The pair hopes to groom a young generation of lawyers who are passionate about advocacy by giving them opportunities to co-argue cases alongside senior lawyers. This is not common in other practices. Mr Tan said young lawyers can sometimes be treated just as "warm bodies" thrown into a big case without proper definition of their role, or can sometimes be tasked to do solicitors' work when they want to be a disputes lawyer.

"If they don't get that chance, they can get burnt out because they just feel like they're waiting in the wings forever," he said.

In contrast, when young lawyers are given the chance to shine and prove themselves, they surprise many times with how effective they are in court, Mr Singh added.

"And the more experience you give them in terms of advocacy at a younger stage of their career, the more effective they get with time . . . What I see happening with this practice and the model we have is anyone who joins us will have a voice at the table in every proceeding we go for."

Mr Singh, who has been senior counsel for more than a decade, was also the founding partner of Cavenagh Law which entered into a formal law alliance with Clifford Chance in 2012.

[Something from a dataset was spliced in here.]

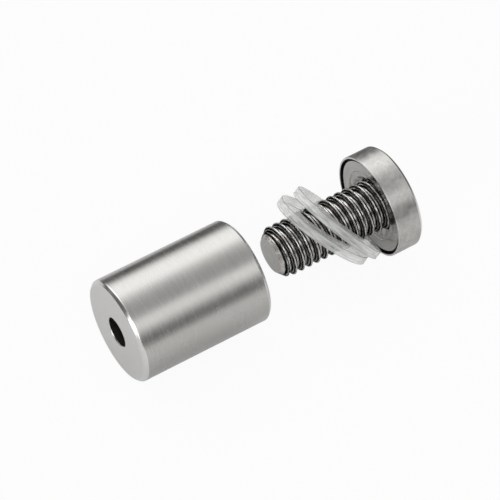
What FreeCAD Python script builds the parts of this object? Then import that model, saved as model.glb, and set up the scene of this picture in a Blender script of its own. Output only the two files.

Mr Tan has joined the new firm sprinting. Both lawyers already have three Court of Appeal hearings in a commercial matter lined up in January and a criminal appeal in February. They have also been approached to act as counsel in an international commercial court case in February. Mr Singh also has a major High Court litigation against another senior counsel, while Mr Tan is acting as lead counsel in three High Court litigation matters.

Mr Tan said that well-meaning friends have sometimes discouraged him from taking on cases where public institutions or the Attorney-General's Chambers are opposing parties, but he believes both sides have the important job of assisting the court to reach a just decision.

"To that end, I hope to observe the cab-rank rule which English barristers observe, namely to accept any case which comes to them which they are competent to take on without concern about who the litigant is."

Asked what kind of cases they would support in their pro bono work, Mr Tan replied that it will be where they can lend a voice to people who lack one, and instances where they can bring the rigour of complex commercial cases to non-commercial cases. These include greater engagement with the public on LGBT issues, questions of criminal law, and public law constitutional issues.

But the pair give assurance that it is not about to turn into a non-profit organisation. "Our mainstay has been and continues to be complex commercial litigation and international arbitration. However, both of us continue to be passionate about pro bono work," Mr Tan said.